選手引退後は、スポーツコメンテーターとして競技の解説を行うだけでなく、日本オリンピック委員会、IOCアスリート委員会、世界オリンピアン協会といった国内外の要職を歴任し、スポーツ行政の発展に尽力した。特に、1997年に国連総会で「オリンピック停戦決議」を提案し、その採択に貢献したことは、スポーツが平和構築と人権尊重に貢献しうる強力な手段であることを世界に示した画期的な功績である。これは、彼女が単なる元アスリートに留まらず、スポーツを社会変革のツールと捉え、社会貢献を追求する姿勢の表れである。
2023年の世界マスターズ水泳選手権への挑戦と成功は、彼女が年齢を重ねてもなお、挑戦し続けることの価値と、スポーツへの情熱を持ち続けることの重要性を社会に示した。
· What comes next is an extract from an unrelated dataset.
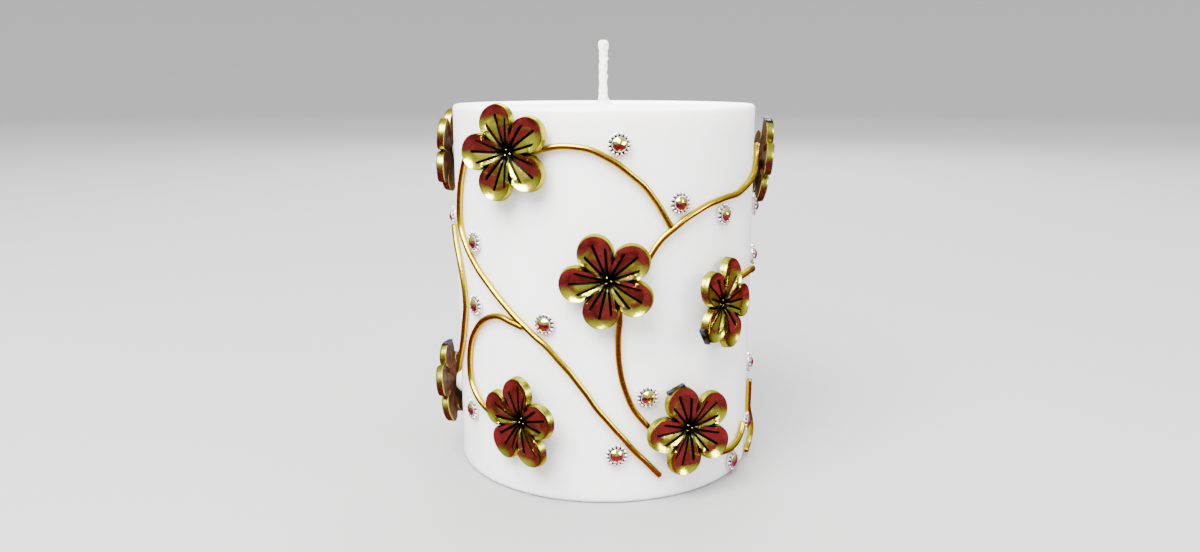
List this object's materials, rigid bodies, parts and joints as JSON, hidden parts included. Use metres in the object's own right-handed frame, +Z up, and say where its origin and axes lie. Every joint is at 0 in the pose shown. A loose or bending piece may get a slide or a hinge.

複数の役職と家庭を両立させながら、競技者としても高みを目指すその姿は、多くの人々、特に女性にとってのロールモデルとなっている。
小谷実可子の功績は、競技成績だけでなく、スポーツの価値を社会に広め、平和と人権の推進に貢献した点にその真価がある。彼女の活動は、スポーツが持つ可能性を最大限に引き出し、より良い社会の実現に寄与する、まさに「社会進歩」の遺産と言えるだろう。